İhtiyacı olan parası da varsa gider alır.
“Festival” adı altında türlü reklam, tanıtım ve çekilişle nefisleri cezbetme yoluyla insanları alışverişe çekmek nasıl bir şey?
Ahlaksızlık değil de nedir bu?
Ve bu ahlaksızlıkla olan yine garibana olmuyor mu?.
Parası olanın reklama mı ihtiyacı var?
Canı istesin yeter, gidip alıyor.
Onlar çok iyi takip ediyor trendleri, modayı; sezonun in’lerini, out’larını.
Bu ahlaksız reklamlar garibana söküyor birtek.
“Kampanya”, “sudan ucuz” temalı reklamlarla gariban can evinden vuruluyor çünkü.
Kimi fırsat diye düşünüp, kimi ise mahalle baskısıyla harcama yapmaya yöneliyor.

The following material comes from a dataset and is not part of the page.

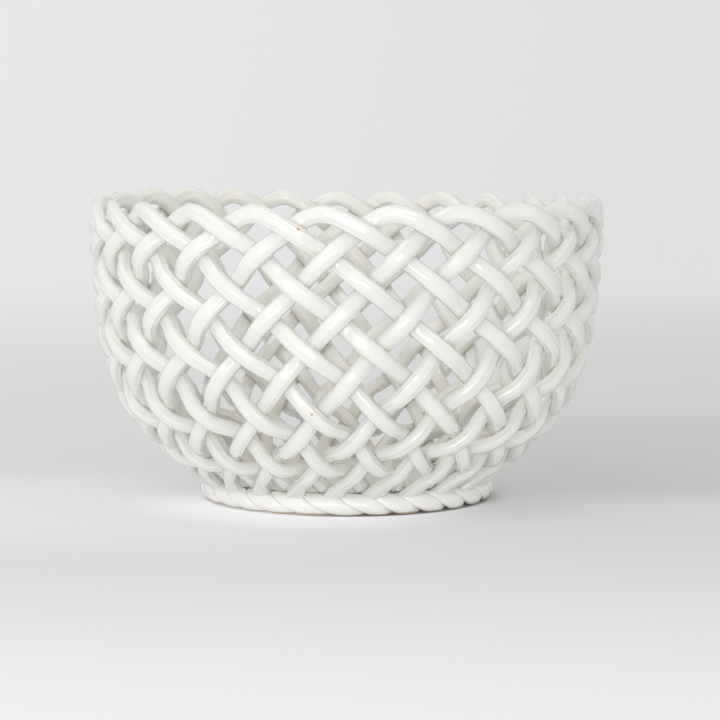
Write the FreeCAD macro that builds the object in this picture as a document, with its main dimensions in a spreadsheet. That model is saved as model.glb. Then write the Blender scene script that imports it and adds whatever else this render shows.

Bu insanların pek çoğu da, kredi kartı yoluyla aslında olmayan “para”yı harcıyor.
Garibanın cebinde olan/olmayan üç kuruşuna göz dikiliyor.
Yazık mı değil?
***
Ayrıca bu festivalin küçük esnafa katkısı nedir, bu da tartışılır.
(2012 ve 2013’te düzenlenen festivallerde yerli küçük esnaf bu işten ne kazanmış açıklasınlar da görelim.)
ATO’nun üyelerinin çok önemli bir bölümünü küçük esnaf oluşturuyor.
Oda bütçesinin çok önemli bir bölümünü de bu esnafların aidatları oluşturuyor.
Bu bütçeden ahlaksızca yapılan reklamlarla insanlar AVM’lerin kucağına itiliyor.
Çarka bak çarka!
Yerli küçük esnaf zaten son yıllarda AVM’lerin tehdidi altında.
İş yapamadıkları için dükkan kirası, elektrik, su, telefon borçlarını dahi borçlanarak öder bir hale gelmiş durumdalar;
Borcu borçla kapatıyorlar.
Buna karşın AVM Ciro Endeksi 2014 Mart ayında geçen yılın aynı ayına oranla yüzde 5.8 artarak 147 puana yükselmiş.
ATO’nun alışveriş festivali ile bu endeks biraz daha yükselecektir.
Yükselsin yükselsin de, böyle mi olmalı bu?
İnanın aklım almıyor.
En çok da, bu işlerin böylesi bir dönemde yapılıyor olması garibime gidiyor.
ATO, TOBB, Büyükşehir Belediyesi…
Muhafazakar yöneticiler eliyle yönetiliyor malum ve ortaklaşa düzenledikleri festival ortada.
Sol zihniyet döneminde yapılmış olsaydı böyle bir festival,
Muhafazakar medyamız yeri yerinden oynatırdı eminim ki.
Ama bugün olunca bu yönleri görmezden geliniyor.
Olmuyor abiler, olmuyor.
Sağın, muhafazakar kesimin bu tür “etkinlikleri”, CHP zihniyetine oranla toplumda çok daha büyük tahribat oluşturuyor.
Bunu anlayıp, gözümüzün önüne bakmalıyız derim ben.